* START Items *
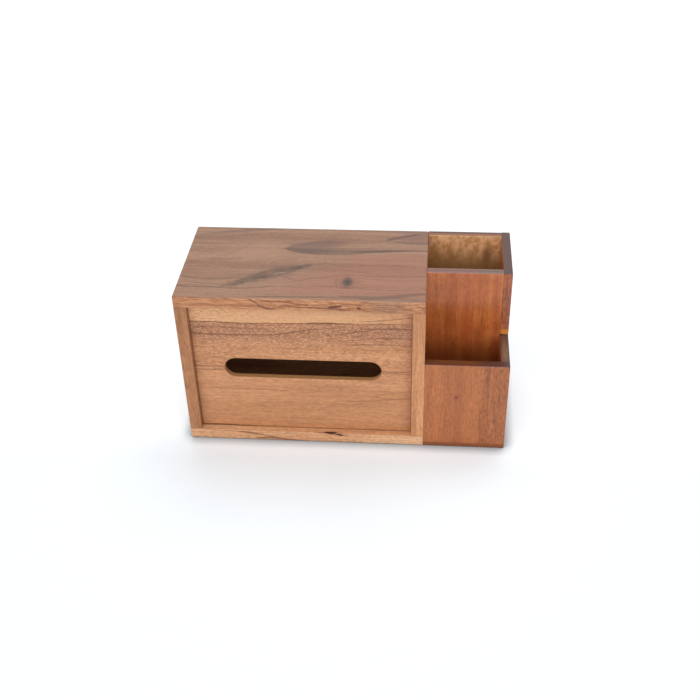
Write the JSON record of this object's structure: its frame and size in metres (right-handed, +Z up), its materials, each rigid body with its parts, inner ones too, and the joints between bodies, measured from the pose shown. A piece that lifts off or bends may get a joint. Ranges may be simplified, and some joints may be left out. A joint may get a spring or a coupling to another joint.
{
  "type": "desk caddy with tissue box and pen holder",
  "caption": "Wooden desk caddy: a tissue box with a slotted front and a sliding rear refill panel, beside a stepped pen holder with a tall rear bay and a low front bay.",
  "frame": {"origin": "on the ground under the middle of the caddy", "axes": "+X to the right along the length, towards the pen holder; +Y to the back, away from the tissue slot; +Z up"},
  "size_m": [0.2794, 0.1142, 0.1524],
  "materials": {
    "box_wood": "satin lacquer over light acacia",
    "top_board": "satin lacquer over figured acacia with dark streaks",
    "front_panel": "satin lacquer over light acacia with level grain",
    "pen_wood": "satin lacquer over red-brown stained acacia",
    "base_board": "satin lacquer over dark stained plywood",
    "joint_wood": "bare beech",
    "screw_steel": "zinc plated"
  },
  "bodies": {
    "caddy": {"box_top": "top_board", "box_bottom": "box_wood", "box_left_side": "box_wood", "box_right_side": "box_wood", "box_front_panel": "front_panel", "pen_front_wall": "pen_wood", "pen_middle_wall": "pen_wood", "pen_back_wall": "pen_wood", "pen_outer_wall": "pen_wood", "pen_base": "base_board", "top_left_tongue": "joint_wood", "top_right_tongue": "joint_wood", "bottom_left_tongue": "joint_wood", "bottom_right_tongue": "joint_wood", "front_wall_inner_dowels": "joint_wood", "front_wall_outer_dowels": "joint_wood", "middle_wall_inner_dowels": "joint_wood", "middle_wall_outer_dowels": "joint_wood", "back_wall_inner_dowels": "joint_wood", "back_wall_outer_dowels": "joint_wood", "front_base_screws": "screw_steel", "back_base_screws": "screw_steel"},
    "refill_panel": {"refill_panel": "box_wood"}
  },
  "joints": [
    {"name": "refill_slide", "type": "slide", "parent": "caddy", "child": "refill_panel", "axis": [-1, 0, 0], "range_m": [0, 0.185]}
  ]
}
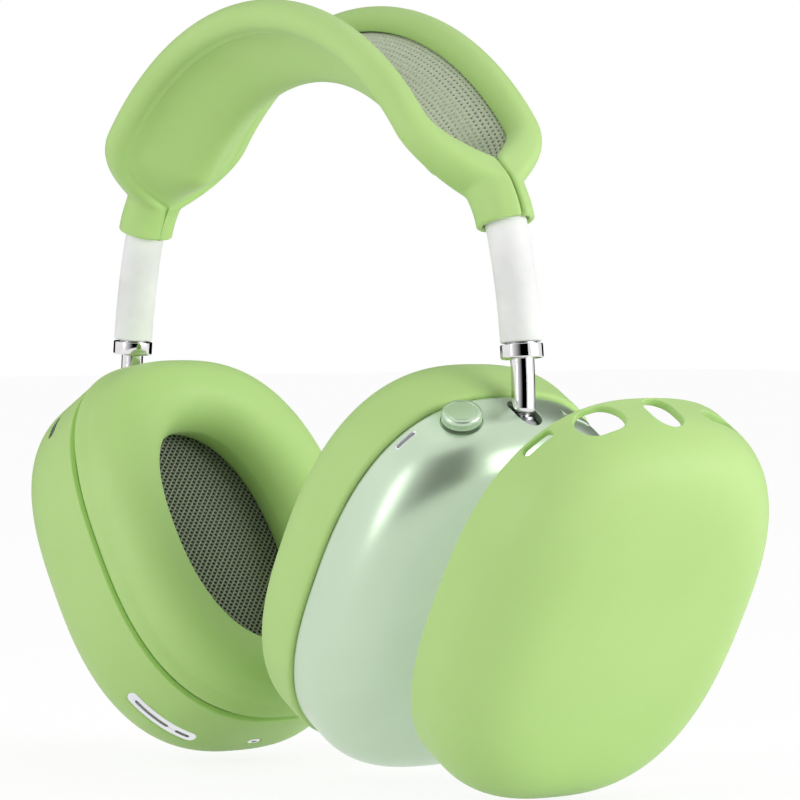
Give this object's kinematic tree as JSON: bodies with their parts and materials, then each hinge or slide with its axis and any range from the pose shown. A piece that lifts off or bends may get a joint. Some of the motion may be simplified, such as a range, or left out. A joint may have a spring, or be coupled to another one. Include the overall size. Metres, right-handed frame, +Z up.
{
  "type": "over-ear headphones with silicone covers",
  "caption": "Over-ear headphones with sprung-arch headband, telescoping stems, tilting cups and soft silicone covers, one of them pulled off.",
  "frame": {"origin": "middle of the underside of the headband's crown, where it rests on the head", "axes": "+X to the wearer's right, +Y to the wearer's front, +Z up"},
  "size_m": [0.2362, 0.0879, 0.2026],
  "materials": {
    "silicone": "matt moulded silicone",
    "satin_aluminium": "satin anodised, pale mint",
    "canopy_knit": "open knit",
    "rod_jacket": "soft jacket",
    "steel": "satin",
    "white_sleeve": "soft touch",
    "chrome": "polished",
    "dark_plastic": "matt",
    "driver_frame": "cast",
    "magnet": "plated",
    "diaphragm_film": "film",
    "circuit_board": "solder mask",
    "battery_wrap": "foil wrap",
    "grey_trim": "matt",
    "speaker_knit": "looped knit",
    "foam": "open foam",
    "silver_trim": "bright satin",
    "brass": "turned"
  },
  "bodies": {
    "headband": {"headband_cover": "silicone", "canopy": "canopy_knit", "front_rod": "rod_jacket", "rear_rod": "rod_jacket", "left_yoke": "steel", "right_yoke": "steel", "left_arm_tube": "steel", "right_arm_tube": "steel", "left_sleeve": "white_sleeve", "right_sleeve": "white_sleeve", "left_collar": "chrome", "right_collar": "chrome"},
    "left_stem": {"left_stem": "chrome"},
    "left_knuckle": {"left_knuckle": "steel"},
    "left_cup": {"left_tilt_pin": "steel", "left_hinge_bracket": "dark_plastic", "left_cup_housing": "satin_aluminium", "left_baffle": "dark_plastic", "left_baffle_screws": "steel", "left_driver_basket": "driver_frame", "left_driver_magnet": "magnet", "left_diaphragm": "diaphragm_film", "left_circuit_board": "circuit_board", "left_seam_ring": "grey_trim", "left_speaker_cloth": "speaker_knit", "left_cushion_plate": "dark_plastic", "left_cushion_foam": "foam", "left_pad_cover": "silicone", "left_cup_cover": "silicone", "left_vent_frame": "silver_trim", "left_lower_microphone": "silver_trim", "left_upper_microphone": "silver_trim"},
    "right_stem": {"right_stem": "chrome"},
    "right_knuckle": {"right_knuckle": "steel"},
    "right_cup": {"right_tilt_pin": "steel", "right_hinge_bracket": "dark_plastic", "right_cup_housing": "satin_aluminium", "right_baffle": "dark_plastic", "right_baffle_screws": "steel", "right_driver_basket": "driver_frame", "right_driver_magnet": "magnet", "right_diaphragm": "diaphragm_film", "right_circuit_board": "circuit_board", "right_seam_ring": "grey_trim", "right_speaker_cloth": "speaker_knit", "right_cushion_plate": "dark_plastic", "right_cushion_foam": "foam", "right_pad_cover": "silicone", "battery": "battery_wrap", "right_microphone": "silver_trim", "charging_port": "silver_trim", "crown_bush": "brass", "crown_switch": "dark_plastic", "button_switch": "dark_plastic"},
    "crown_shaft": {"crown_shaft": "steel"},
    "crown": {"crown_knob": "satin_aluminium"},
    "mode_button": {"mode_button": "satin_aluminium"},
    "right_cup_cover": {"right_cup_cover": "silicone"}
  },
  "joints": [
    {"name": "right_stem_slide", "type": "hinge", "parent": "headband", "child": "right_stem", "pos_m": [-0.08293, 0, -0.08485], "axis": [0, 1, 0], "range_deg": [-2.26, 4.17]},
    {"name": "right_swivel", "type": "hinge", "parent": "right_stem", "child": "right_knuckle", "pos_m": [0.08207, 0, -0.09135], "axis": [0, 0, 1], "range_deg": [-10, 10]},
    {"name": "right_tilt", "type": "hinge", "parent": "right_knuckle", "child": "right_cup", "pos_m": [0.08207, 0, -0.09135], "axis": [0.0523, 0.9986, 0], "range_deg": [-22, 2]},
    {"name": "left_stem_slide", "type": "hinge", "parent": "headband", "child": "left_stem", "pos_m": [0.08293, 0, -0.08485], "axis": [0, -1, 0], "range_deg": [-2.26, 4.17]},
    {"name": "left_swivel", "type": "hinge", "parent": "left_stem", "child": "left_knuckle", "pos_m": [-0.08207, 0, -0.09135], "axis": [0, 0, -1], "range_deg": [-10, 10]},
    {"name": "left_tilt", "type": "hinge", "parent": "left_knuckle", "child": "left_cup", "pos_m": [-0.08207, 0, -0.09135], "axis": [0.0523, -0.9986, 0], "range_deg": [-22, 2]},
    {"name": "crown_press", "type": "slide", "parent": "right_cup", "child": "crown_shaft", "axis": [-0.448, 0.3798, -0.8094], "range_m": [0, 0.0008], "stiffness_N_per_m": 1200, "springref_m": -0.0004},
    {"name": "crown_turn", "type": "hinge", "parent": "crown_shaft", "child": "crown", "pos_m": [0.07994, -0.01863, -0.08795], "axis": [0.448, -0.3798, 0.8094], "continuous": true},
    {"name": "mode_button_press", "type": "slide", "parent": "right_cup", "child": "mode_button", "axis": [-0.4898, -0.2944, -0.8206], "range_m": [0, 0.0006], "stiffness_N_per_m": 1500, "springref_m": -0.0004},
    {"name": "right_cover_pull", "type": "slide", "parent": "right_cup", "child": "right_cup_cover", "axis": [0.9996, 0, -0.0286], "range_m": [-0.02, 0.02]}
  ]
}
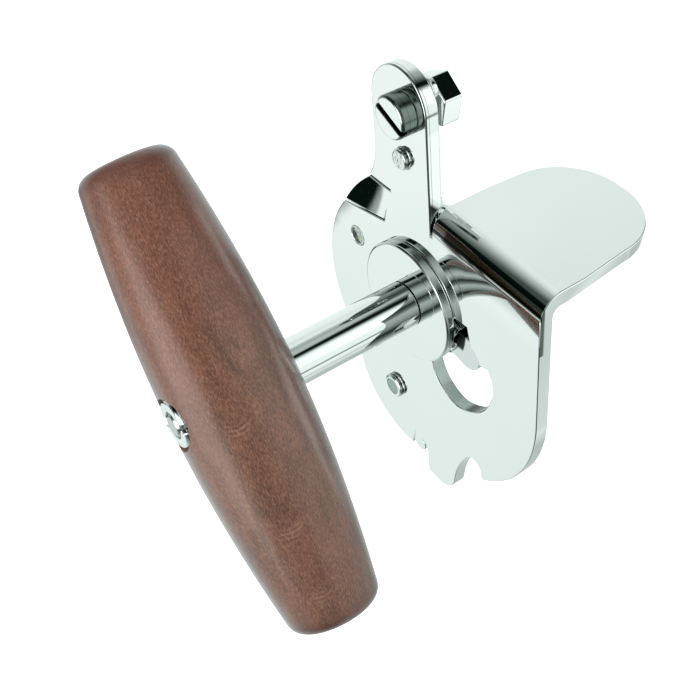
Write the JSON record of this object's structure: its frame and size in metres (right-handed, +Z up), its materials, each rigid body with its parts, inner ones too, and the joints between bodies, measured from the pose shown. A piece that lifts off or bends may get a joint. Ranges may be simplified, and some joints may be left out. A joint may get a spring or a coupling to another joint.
{
  "type": "manual can opener",
  "caption": "Chromed plate can opener with a fixed knife, a serrated wheel on a shaft in an eccentric bush, a turned wooden handle, a hand rest and a cap lifter.",
  "frame": {"origin": "the nip: above the transport wheel's top tooth, in the plane of the wheel's back face, where the can's rim is gripped under the knife", "axes": "+X along the plate to the user's right, +Y from the user to the can, +Z up the can's wall"},
  "size_m": [0.0662, 0.091, 0.0976],
  "materials": {
    "chrome": "polished",
    "steel": "ground",
    "wood": "satin stain"
  },
  "bodies": {
    "frame": {"body_plate": "chrome", "knife": "steel", "knife_screw": "chrome", "screw_collar": "chrome", "knife_nut": "chrome", "locating_pin": "chrome", "upper_stud": "chrome", "lower_stud": "chrome"},
    "bush": {"eccentric_bush": "chrome", "bush_retainer": "chrome"},
    "drive": {"drive_shaft": "chrome", "shaft_sleeve": "chrome", "transport_wheel": "steel", "handle": "wood", "handle_nut": "chrome"}
  },
  "joints": [
    {"name": "eccentric_swing", "type": "hinge", "parent": "frame", "child": "bush", "pos_m": [-0.00429, -0.00515, -0.01605], "axis": [0, 1, 0], "range_deg": [0, 34]},
    {"name": "handle_turn", "type": "hinge", "parent": "bush", "child": "drive", "pos_m": [0, -0.00515, -0.012], "axis": [0, 1, 0], "continuous": true}
  ]
}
* END Items *
[Requirements] Report all lines of the data above that include the string "from".

[Final result]
Write the JSON record of this object's structure: its frame and size in metres (right-handed, +Z up), its materials, each rigid body with its parts, inner ones too, and the joints between bodies, measured from the pose shown. A piece that lifts off or bends may get a joint. Ranges may be simplified, and some joints may be left out. A joint may get a spring or a coupling to another joint.
  "frame": {"origin": "on the ground under the middle of the caddy", "axes": "+X to the right along the length, towards the pen holder; +Y to the back, away from the tissue slot; +Z up"},
Give this object's kinematic tree as JSON: bodies with their parts and materials, then each hinge or slide with its axis and any range from the pose shown. A piece that lifts off or bends may get a joint. Some of the motion may be simplified, such as a range, or left out. A joint may have a spring, or be coupled to another one. Include the overall size. Metres, right-handed frame, +Z up.
Write the JSON record of this object's structure: its frame and size in metres (right-handed, +Z up), its materials, each rigid body with its parts, inner ones too, and the joints between bodies, measured from the pose shown. A piece that lifts off or bends may get a joint. Ranges may be simplified, and some joints may be left out. A joint may get a spring or a coupling to another joint.
  "frame": {"origin": "the nip: above the transport wheel's top tooth, in the plane of the wheel's back face, where the can's rim is gripped under the knife", "axes": "+X along the plate to the user's right, +Y from the user to the can, +Z up the can's wall"},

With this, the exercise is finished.